The sincerest form of flattery
Intel looks ever more like someone whose birthright is slipping away. While it continues to dominate both its core PC market and the server market it usurped from an earlier generation of distinct top-end hardware, this is no longer where interesting growth is happening. In the mobile space – where power consumption means a tradeoff between battery life and weight that people really notice – it sounds ever more shrill and desperate. Otellini & co: we ARE relevant!!! Rest of world: shrug. Even the best friends are slipping away: long-term partner Microsoft openly double-timing them; a year-long fling with a rudderless Nokia going nowhere exciting.
But are they actively paying tribute to their own nemesis? It sure looks like it! They’re naming their efforts to compete in the lower-power-consumption market from ARM’s family history. First came Atom: Intel’s low-power processor range named after the Acorn computer of the early 1980s. And now Oak Trail, the latest, lowest-power-consumption processor in the Atom range.
To paraphrase Oscar Wilde, to name one product after your competitor might be considered a misfortune. To name two looks like carelessness!

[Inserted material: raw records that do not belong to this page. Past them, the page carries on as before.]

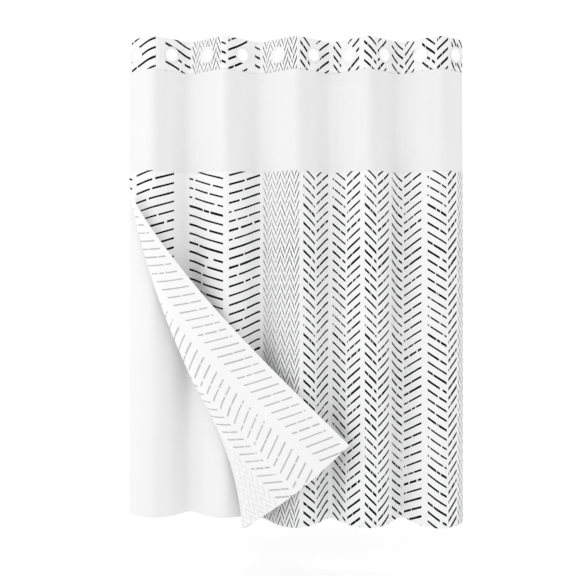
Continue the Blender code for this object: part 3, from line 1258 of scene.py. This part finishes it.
class CURTAIN_OT_panel(bpy.types.Operator):
    """Printed lower cloth"""

    bl_idname = "curtain.panel"
    bl_label = "Printed panel"

    def execute(self, context):
        build_panel()
        return {"FINISHED"}


class CURTAIN_OT_liner(bpy.types.Operator):
    """Liner and the band that it hangs by"""

    bl_idname = "curtain.liner"
    bl_label = "Liner"

    def execute(self, context):
        build_liner()
        return {"FINISHED"}


class CURTAIN_OT_corner(bpy.types.Operator):
    """Corner thrown over to the front"""

    bl_idname = "curtain.corner"
    bl_label = "Folded corner"

    def execute(self, context):
        build_corner()
        return {"FINISHED"}


class CURTAIN_OT_rings(bpy.types.Operator):
    """Split rings moulded round the holes"""

    bl_idname = "curtain.rings"
    bl_label = "Rings"

    def execute(self, context):
        build_rings()
        return {"FINISHED"}


class CURTAIN_OT_snaps(bpy.types.Operator):
    """Sockets on the header's back and studs on the liner's band"""

    bl_idname = "curtain.snaps"
    bl_label = "Snaps"

    def execute(self, context):
        build_snaps()
        return {"FINISHED"}


class CURTAIN_OT_stitching(bpy.types.Operator):
    """Seams and hems"""

    bl_idname = "curtain.stitching"
    bl_label = "Stitching"

    def execute(self, context):
        build_stitching()
        return {"FINISHED"}


OPERATORS = [
    CURTAIN_OT_stage,
    CURTAIN_OT_header,
    CURTAIN_OT_window,
    CURTAIN_OT_panel,
    CURTAIN_OT_liner,
    CURTAIN_OT_corner,
    CURTAIN_OT_rings,
    CURTAIN_OT_snaps,
    CURTAIN_OT_stitching,
]


class CURTAIN_PT_panel(bpy.types.Panel):
    """Lists the steps that build the curtain"""

    bl_idname = "CURTAIN_PT_panel"
    bl_label = "Shower curtain"
    bl_space_type = "VIEW_3D"
    bl_region_type = "UI"
    bl_category = "Curtain"

    def draw(self, context):
        for item in OPERATORS:
            self.layout.operator(item.bl_idname)


GROUPS = {
    "cloth": CURTAIN_PG_cloth,
    "print": CURTAIN_PG_print,
    "hardware": CURTAIN_PG_hardware,
    "stage": CURTAIN_PG_stage,
}


def register():
    for group in [*GROUPS.values(), *OPERATORS, CURTAIN_PT_panel]:
        bpy.utils.register_class(group)
    for name, group in GROUPS.items():
        setattr(bpy.types.Scene, "curtain_" + name, PointerProperty(type=group))


def unregister():
    for name in GROUPS:
        delattr(bpy.types.Scene, "curtain_" + name)
    for group in reversed([*GROUPS.values(), *OPERATORS, CURTAIN_PT_panel]):
        bpy.utils.unregister_class(group)


def main():
    register()
    for item in OPERATORS:
        getattr(bpy.ops.curtain, item.bl_idname.split(".")[1])()


if __name__ == "__main__":
    main()
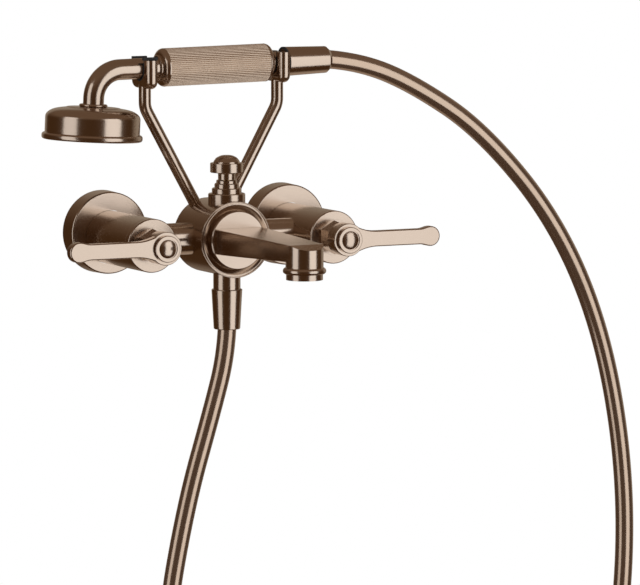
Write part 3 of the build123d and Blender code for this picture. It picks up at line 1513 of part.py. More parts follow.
# Handset hose nut: a long sleeve that narrows a little and ends in a short cone
flange_end = washer_end + handset_flange_thickness
with BuildPart() as handset_hose_nut:
    with BuildSketch(handset_plane):
        outline(
            (handset_nut_start, handset_thread_radius + running_gap),
            (handset_nut_start, handset_nut_start_radius - hose_nut_round),
            (handset_nut_start + hose_nut_round, handset_nut_start_radius),
            (handset_nut_taper_end, handset_nut_taper_radius),
            (handset_nut_end, handset_nut_end_radius),
            (handset_nut_end, sleeve_radius + running_gap),
            (flange_end + running_gap, sleeve_radius + running_gap),
            (flange_end + running_gap, handset_thread_radius + running_gap),
        )
    revolve(axis=handle_axis)
handset_hose_nut.part.label = "handset_hose_nut"
export_step(handset_hose_nut.part, "parts/handset_hose_nut.step")

# Handset hose ferrule: a flange behind the washer and a sleeve out to the nut's end
with BuildPart() as handset_hose_ferrule:
    with BuildSketch(handset_plane):
        outline(
            (washer_end, neck_tube_bore_radius),
            (washer_end, handset_thread_radius),
            (flange_end, handset_thread_radius),
            (flange_end, sleeve_radius),
            (handset_nut_end, sleeve_radius),
            (handset_nut_end, neck_tube_bore_radius),
        )
    revolve(axis=handle_axis)
handset_hose_ferrule.part.label = "handset_hose_ferrule"
export_step(handset_hose_ferrule.part, "parts/handset_hose_ferrule.step")

# Hose: its bends are as wide as the straight runs between the route's points allow
hose_start = handset_plane.from_local_coords((handset_nut_end, 0, 0))
hose_finish = Vector(0, -diverter_depth, hose_nut_bottom)
route = [hose_start]
route += [hose_start + Vector(*step) for step in hose_head_steps]
route += [Vector(*point) for point in hose_loop_points]
route += [hose_finish + Vector(*step) for step in hose_foot_steps]
route.append(hose_finish)
runs = [after - before for before, after in zip(route, route[1:])]
hose_bends = []
for run_before, run_after in zip(runs, runs[1:]):
    half_turn = radians(run_before.get_angle(run_after) / 2)
    shorter_run = min(run_before.length, run_after.length)
    hose_bends.append(hose_bend_share * shorter_run / tan(half_turn))
print("hose bend radii", [round(hose_bend) for hose_bend in hose_bends])
route[0] -= hose_inlet_setback * runs[0].normalized()
route[-1] += hose_inlet_setback * runs[-1].normalized()
with BuildPart() as hose:
    with BuildLine() as hose_path:
        FilletPolyline(*route, radius=hose_bends)
    print("hose length", round(sum(edge.length for edge in hose_path.edges())))
    with BuildSketch(Plane(origin=route[0], z_dir=runs[0])):
        Circle(hose_radius)
    sweep()
    with BuildSketch(handle_start_plane.offset(handset_nut_end)):
        Circle(2 * hose_radius)
    extrude(amount=-2 * hose_radius, mode=Mode.SUBTRACT)
    with BuildSketch(Plane.XY.offset(hose_nut_bottom)):
        with Locations((0, -diverter_depth)):
            Circle(2 * hose_radius)
    extrude(amount=2 * hose_radius, mode=Mode.SUBTRACT)
hose.part.label = "hose"
export_step(hose.part, "parts/hose.step")
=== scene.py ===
"""Bath shower mixer: finishes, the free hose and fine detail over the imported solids."""
import json
import logging
from dataclasses import dataclass
from enum import Enum
from math import asin, cos, degrees, radians, sin

import bpy
from mathutils import Matrix, Vector


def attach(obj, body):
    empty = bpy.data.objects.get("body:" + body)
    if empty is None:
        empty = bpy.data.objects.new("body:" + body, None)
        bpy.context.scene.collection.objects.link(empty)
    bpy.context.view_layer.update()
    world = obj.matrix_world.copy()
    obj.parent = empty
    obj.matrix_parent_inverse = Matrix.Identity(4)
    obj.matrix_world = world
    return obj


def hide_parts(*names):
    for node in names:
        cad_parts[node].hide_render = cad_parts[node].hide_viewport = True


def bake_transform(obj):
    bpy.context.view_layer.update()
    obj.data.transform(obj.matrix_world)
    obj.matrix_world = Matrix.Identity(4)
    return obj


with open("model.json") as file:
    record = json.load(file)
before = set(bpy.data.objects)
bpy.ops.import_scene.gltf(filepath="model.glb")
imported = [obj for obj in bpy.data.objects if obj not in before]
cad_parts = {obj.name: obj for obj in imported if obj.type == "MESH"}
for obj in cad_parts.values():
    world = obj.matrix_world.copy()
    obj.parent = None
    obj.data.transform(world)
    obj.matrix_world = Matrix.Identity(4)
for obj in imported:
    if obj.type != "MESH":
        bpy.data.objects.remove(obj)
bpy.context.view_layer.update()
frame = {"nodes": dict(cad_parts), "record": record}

LOG = logging.getLogger("bath_shower_mixer")

Colour = tuple[float, float, float]
Point = tuple[float, float, float]

RIGHT_ANGLE = 90.0
FULL_TURN = 360.0
PHOTO_AZIMUTH = 26.5
SCENE_MIDDLE: Point = (0.0, -0.05, 0.0)

CLOUD_SCALE = 38.0
CLOUD_DETAIL = 3.0
MARK_DETAIL = 4.0
NOISE_LOW = 0.3
NOISE_HIGH = 0.7


class Grain(Enum):
    """How the fine marks of a surface lie, as the pattern's scale along each axis."""

    CLOUDY = (1.0, 1.0, 1.0)
    ALONG_X = (0.04, 1.0, 1.0)


@dataclass(frozen=True)
class Finish:
    """A surface finish that becomes a node material.

    Args:
        name: Name of the material.
        colour: Linear base colour.
        shade: Linear colour that the cloudy variation mixes in.
        metallic: Metal share of the surface.
        roughness: Middle roughness.
        roughness_spread: How far the roughness goes up and down with the grain.
        grain: How the fine marks lie.
        grain_scale: Marks per metre, about.
        bump: Height of the marks in metres.
    """

    name: str
    colour: Colour
    shade: Colour
    metallic: float = 1.0
    roughness: float = 0.2
    roughness_spread: float = 0.05
    grain: Grain = Grain.CLOUDY
    grain_scale: float = 900.0
    bump: float = 0.00001

    def material(self) -> bpy.types.Material:
        """Find the material of this name, or build it from nodes.

        Returns:
            The material.
        """
        known = bpy.data.materials.get(self.name)
        if known is not None:
            return known
        made = bpy.data.materials.new(self.name)
        made.use_nodes = True
        tree = made.node_tree
        shader = tree.nodes["Principled BSDF"]
        shader.inputs["Metallic"].default_value = self.metallic
        place = tree.nodes.new("ShaderNodeTexCoord").outputs["Object"]
        stretch = tree.nodes.new("ShaderNodeMapping")
        stretch.inputs["Scale"].default_value = self.grain.value
        tree.links.new(place, stretch.inputs["Vector"])
        clouds = self._noise(tree, place, CLOUD_SCALE, CLOUD_DETAIL)
        marks = self._noise(tree, stretch.outputs["Vector"], self.grain_scale, MARK_DETAIL)
        tree.links.new(self._tint(tree, clouds), shader.inputs["Base Color"])
        tree.links.new(self._gloss(tree, marks), shader.inputs["Roughness"])
        tree.links.new(self._relief(tree, marks), shader.inputs["Normal"])
        return made

    def _tint(self, tree: bpy.types.NodeTree, clouds: bpy.types.NodeSocket) -> bpy.types.NodeSocket:
        """Mix the colour and its shade by the clouds.

        Args:
            tree: Node tree of the material.
            clouds: Socket of the slow noise.

        Returns:
            The socket of the colour.
        """
        tint = tree.nodes.new("ShaderNodeMix")
        tint.data_type = "RGBA"
        tint.inputs["A"].default_value = (*self.colour, 1.0)
        tint.inputs["B"].default_value = (*self.shade, 1.0)
        tree.links.new(clouds, tint.inputs["Factor"])
        return tint.outputs["Result"]

    def _gloss(self, tree: bpy.types.NodeTree, marks: bpy.types.NodeSocket) -> bpy.types.NodeSocket:
        """Spread the roughness by the fine marks.

        Args:
            tree: Node tree of the material.
            marks: Socket of the fine noise.

        Returns:
            The socket of the roughness.
        """
        spread = tree.nodes.new("ShaderNodeMapRange")
        spread.inputs["From Min"].default_value = NOISE_LOW
        spread.inputs["From Max"].default_value = NOISE_HIGH
        spread.inputs["To Min"].default_value = self.roughness - self.roughness_spread
        spread.inputs["To Max"].default_value = self.roughness + self.roughness_spread
        tree.links.new(marks, spread.inputs["Value"])
        return spread.outputs["Result"]

    def _relief(self, tree: bpy.types.NodeTree, marks: bpy.types.NodeSocket) -> bpy.types.NodeSocket:
        """Raise the fine marks from the surface.

        Args:
            tree: Node tree of the material.
            marks: Socket of the fine noise.

        Returns:
            The socket of the normal.
        """
        relief = tree.nodes.new("ShaderNodeBump")
        relief.inputs["Strength"].default_value = 1.0
        relief.inputs["Distance"].default_value = self.bump
        tree.links.new(marks, relief.inputs["Height"])
        return relief.outputs["Normal"]

    @staticmethod
    def _noise(
        tree: bpy.types.NodeTree, place: bpy.types.NodeSocket, scale: float, detail: float
    ) -> bpy.types.NodeSocket:
        """Add a noise texture.

        Args:
            tree: Node tree of the material.
            place: Socket of the place on the piece.
            scale: Marks per metre, about.
            detail: Levels of finer noise.

        Returns:
            The socket of the noise.
        """
        noise = tree.nodes.new("ShaderNodeTexNoise")
        noise.inputs["Scale"].default_value = scale
        noise.inputs["Detail"].default_value = detail
        tree.links.new(place, noise.inputs["Vector"])
        return noise.outputs["Fac"]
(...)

For the benefit of non-techie or too-young-to-remember readers, ARM, which dominates the mobile processor market, was originally a spinoff from Acorn Computer, so might be considered an Oak. Atom was an early personal computer made by Acorn, superseded by the BBC Micro and the Electron. Those early Acorn computers were powered by processors from Intel’s then-biggest but long-since-vanquished rival Motorola.